* Problem: Repeat, exactly and completely, the entries shown underneath.

* Record excerpts:
§ §

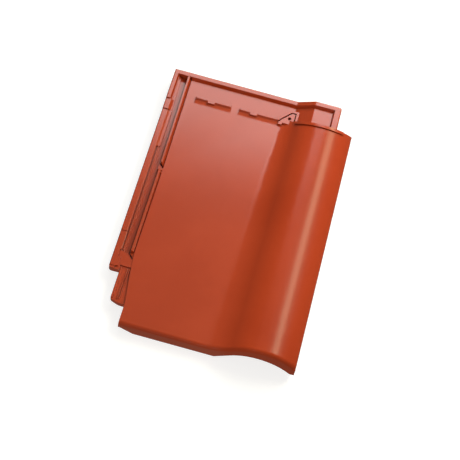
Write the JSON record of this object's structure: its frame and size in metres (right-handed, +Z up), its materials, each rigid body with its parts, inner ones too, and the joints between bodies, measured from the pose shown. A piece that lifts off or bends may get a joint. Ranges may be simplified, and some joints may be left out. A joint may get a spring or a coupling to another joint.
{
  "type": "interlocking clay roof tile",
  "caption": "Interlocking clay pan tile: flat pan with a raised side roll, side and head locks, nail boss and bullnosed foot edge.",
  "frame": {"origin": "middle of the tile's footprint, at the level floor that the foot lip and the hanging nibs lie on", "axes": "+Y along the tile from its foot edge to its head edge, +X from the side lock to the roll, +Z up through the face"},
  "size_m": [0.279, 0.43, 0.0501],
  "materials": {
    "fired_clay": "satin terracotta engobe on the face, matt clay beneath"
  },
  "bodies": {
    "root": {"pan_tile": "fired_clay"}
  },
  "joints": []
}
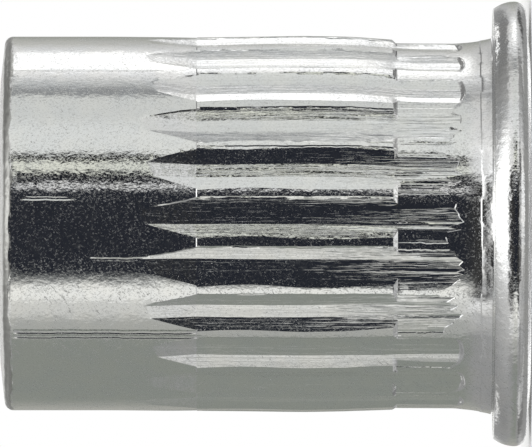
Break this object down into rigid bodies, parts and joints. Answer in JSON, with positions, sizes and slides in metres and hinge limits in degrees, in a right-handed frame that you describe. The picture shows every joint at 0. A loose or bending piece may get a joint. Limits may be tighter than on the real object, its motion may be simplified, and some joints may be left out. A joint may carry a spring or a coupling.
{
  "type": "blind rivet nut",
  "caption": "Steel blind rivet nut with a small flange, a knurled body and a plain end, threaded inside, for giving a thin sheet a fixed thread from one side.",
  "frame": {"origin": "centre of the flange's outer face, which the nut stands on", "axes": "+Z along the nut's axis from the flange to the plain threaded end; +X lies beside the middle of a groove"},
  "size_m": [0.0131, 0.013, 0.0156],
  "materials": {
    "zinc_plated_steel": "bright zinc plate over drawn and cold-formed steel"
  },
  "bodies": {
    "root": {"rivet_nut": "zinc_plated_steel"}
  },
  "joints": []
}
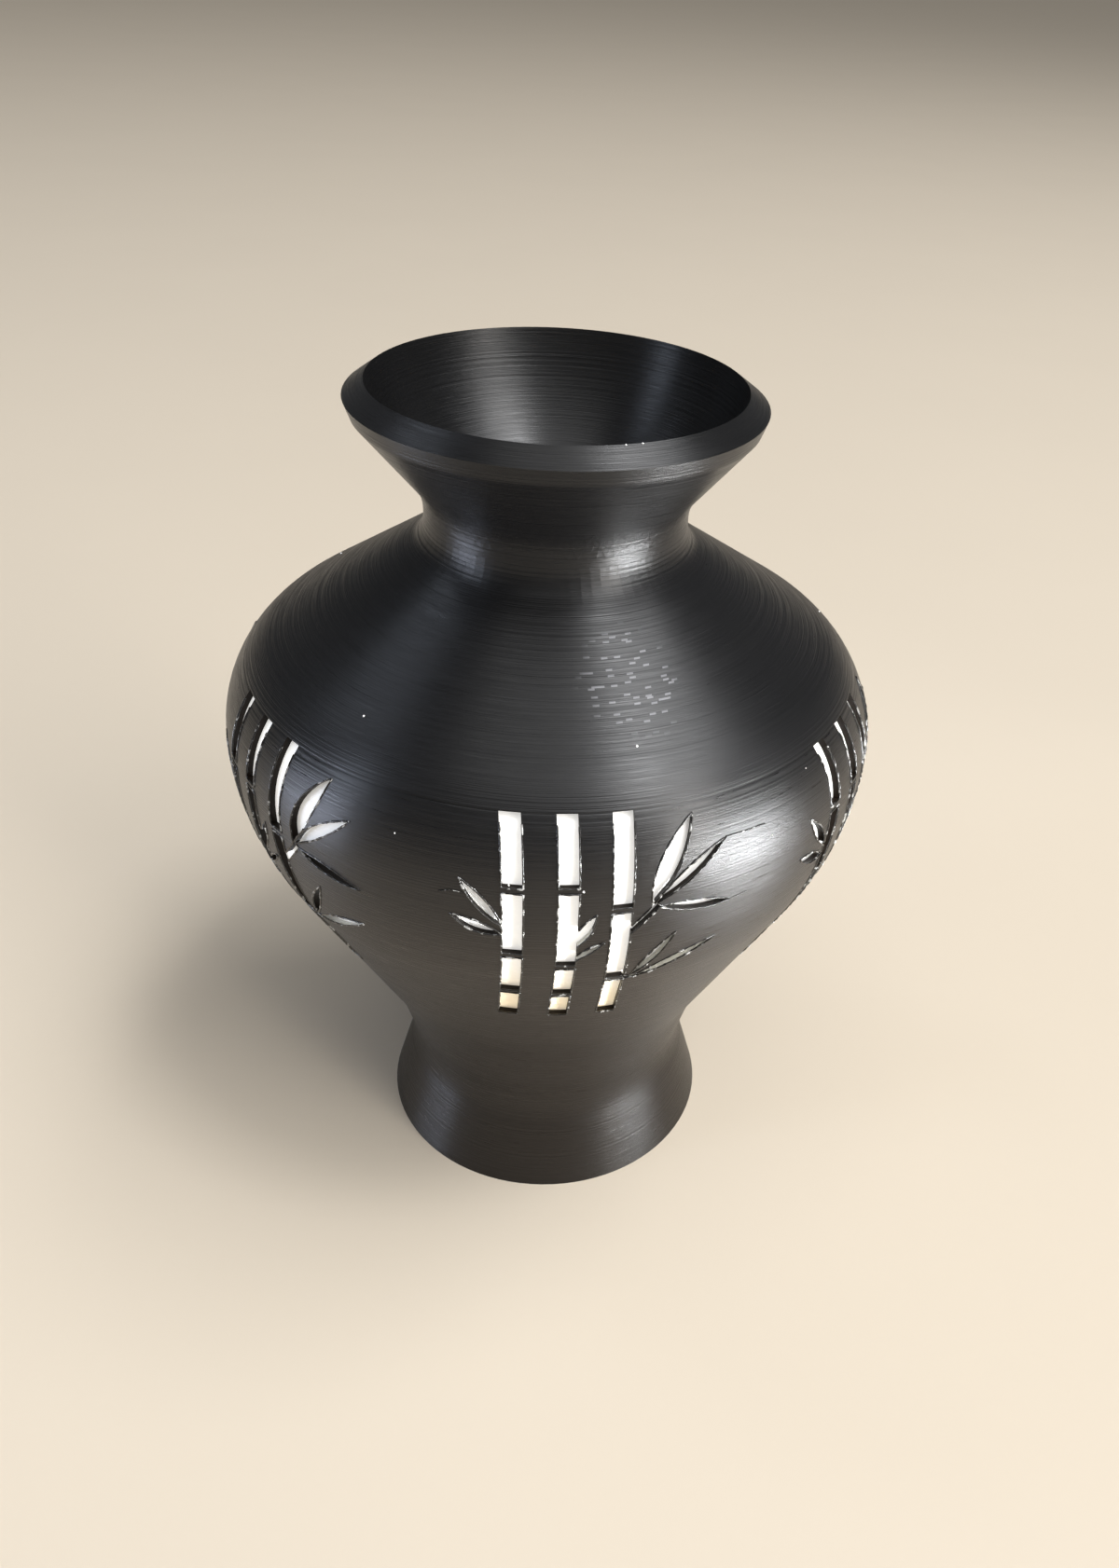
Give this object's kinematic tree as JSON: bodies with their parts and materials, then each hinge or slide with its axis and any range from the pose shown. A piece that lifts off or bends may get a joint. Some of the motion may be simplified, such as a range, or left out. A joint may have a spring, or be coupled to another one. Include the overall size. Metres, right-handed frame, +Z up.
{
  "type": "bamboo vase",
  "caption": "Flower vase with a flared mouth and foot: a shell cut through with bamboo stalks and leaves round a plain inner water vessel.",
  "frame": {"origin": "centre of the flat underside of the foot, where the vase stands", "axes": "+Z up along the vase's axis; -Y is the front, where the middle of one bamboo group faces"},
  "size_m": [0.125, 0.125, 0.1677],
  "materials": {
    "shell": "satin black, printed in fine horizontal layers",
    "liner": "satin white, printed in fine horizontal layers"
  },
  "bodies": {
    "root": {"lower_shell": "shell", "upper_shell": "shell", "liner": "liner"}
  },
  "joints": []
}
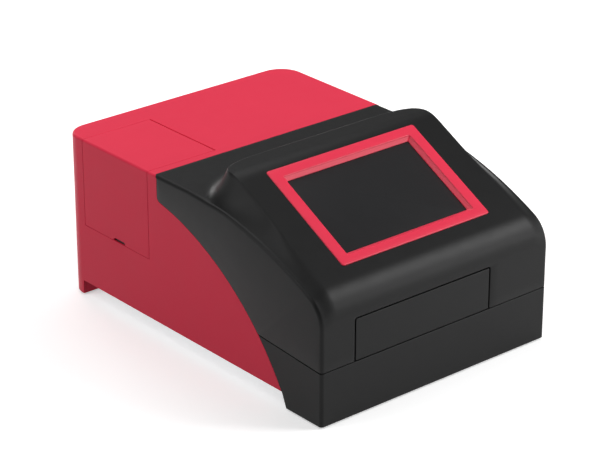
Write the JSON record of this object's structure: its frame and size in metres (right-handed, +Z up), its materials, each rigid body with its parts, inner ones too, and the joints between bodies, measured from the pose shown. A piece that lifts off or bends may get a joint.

§ §

* Final result:
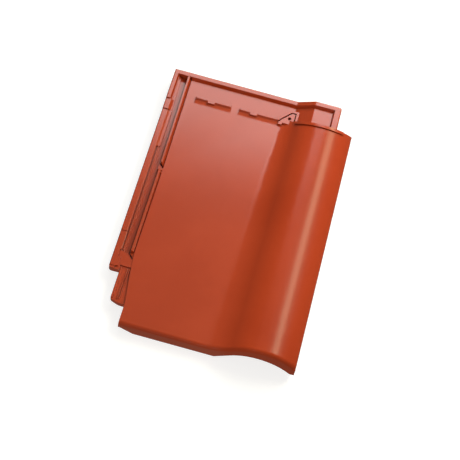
Write the JSON record of this object's structure: its frame and size in metres (right-handed, +Z up), its materials, each rigid body with its parts, inner ones too, and the joints between bodies, measured from the pose shown. A piece that lifts off or bends may get a joint. Ranges may be simplified, and some joints may be left out. A joint may get a spring or a coupling to another joint.
{
  "type": "interlocking clay roof tile",
  "caption": "Interlocking clay pan tile: flat pan with a raised side roll, side and head locks, nail boss and bullnosed foot edge.",
  "frame": {"origin": "middle of the tile's footprint, at the level floor that the foot lip and the hanging nibs lie on", "axes": "+Y along the tile from its foot edge to its head edge, +X from the side lock to the roll, +Z up through the face"},
  "size_m": [0.279, 0.43, 0.0501],
  "materials": {
    "fired_clay": "satin terracotta engobe on the face, matt clay beneath"
  },
  "bodies": {
    "root": {"pan_tile": "fired_clay"}
  },
  "joints": []
}
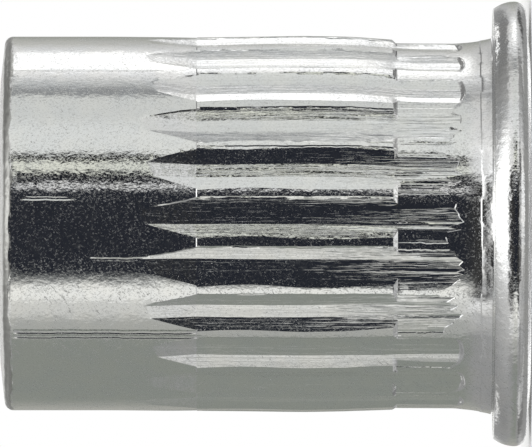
Break this object down into rigid bodies, parts and joints. Answer in JSON, with positions, sizes and slides in metres and hinge limits in degrees, in a right-handed frame that you describe. The picture shows every joint at 0. A loose or bending piece may get a joint. Limits may be tighter than on the real object, its motion may be simplified, and some joints may be left out. A joint may carry a spring or a coupling.
{
  "type": "blind rivet nut",
  "caption": "Steel blind rivet nut with a small flange, a knurled body and a plain end, threaded inside, for giving a thin sheet a fixed thread from one side.",
  "frame": {"origin": "centre of the flange's outer face, which the nut stands on", "axes": "+Z along the nut's axis from the flange to the plain threaded end; +X lies beside the middle of a groove"},
  "size_m": [0.0131, 0.013, 0.0156],
  "materials": {
    "zinc_plated_steel": "bright zinc plate over drawn and cold-formed steel"
  },
  "bodies": {
    "root": {"rivet_nut": "zinc_plated_steel"}
  },
  "joints": []
}
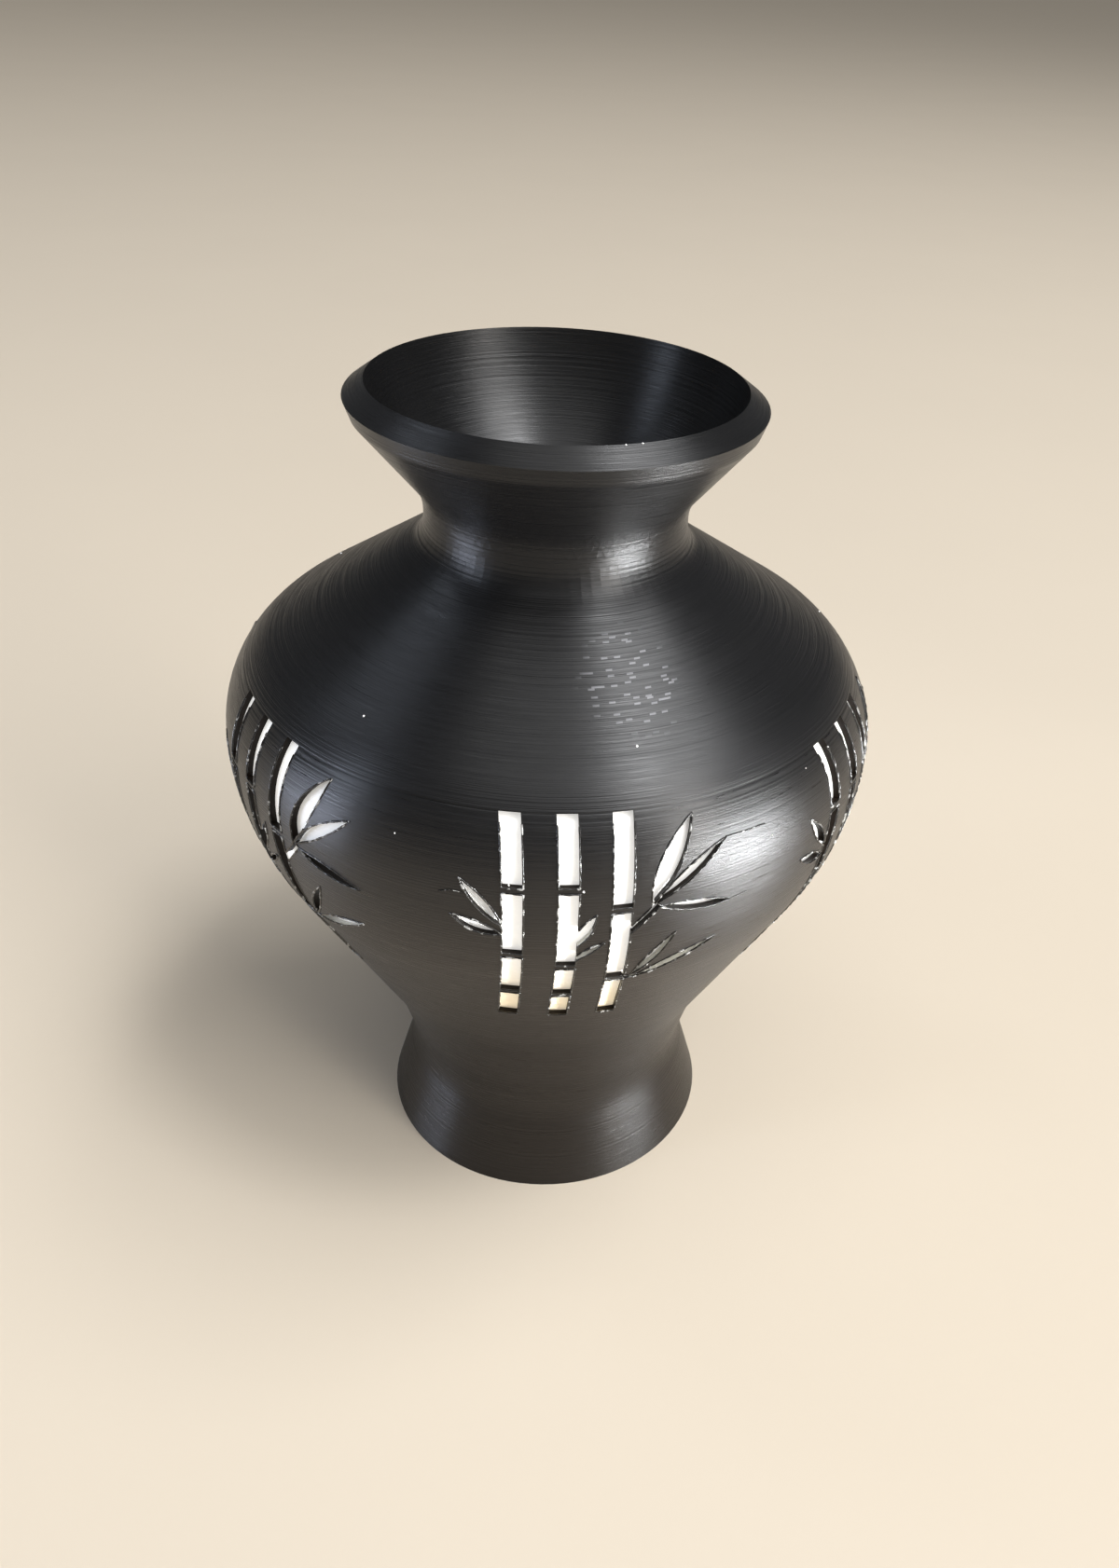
Give this object's kinematic tree as JSON: bodies with their parts and materials, then each hinge or slide with its axis and any range from the pose shown. A piece that lifts off or bends may get a joint. Some of the motion may be simplified, such as a range, or left out. A joint may have a spring, or be coupled to another one. Include the overall size. Metres, right-handed frame, +Z up.
{
  "type": "bamboo vase",
  "caption": "Flower vase with a flared mouth and foot: a shell cut through with bamboo stalks and leaves round a plain inner water vessel.",
  "frame": {"origin": "centre of the flat underside of the foot, where the vase stands", "axes": "+Z up along the vase's axis; -Y is the front, where the middle of one bamboo group faces"},
  "size_m": [0.125, 0.125, 0.1677],
  "materials": {
    "shell": "satin black, printed in fine horizontal layers",
    "liner": "satin white, printed in fine horizontal layers"
  },
  "bodies": {
    "root": {"lower_shell": "shell", "upper_shell": "shell", "liner": "liner"}
  },
  "joints": []
}
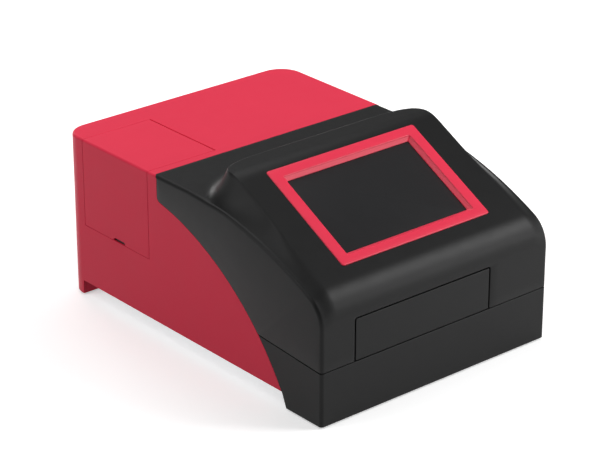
Write the JSON record of this object's structure: its frame and size in metres (right-handed, +Z up), its materials, each rigid body with its parts, inner ones too, and the joints between bodies, measured from the pose shown. A piece that lifts off or bends may get a joint.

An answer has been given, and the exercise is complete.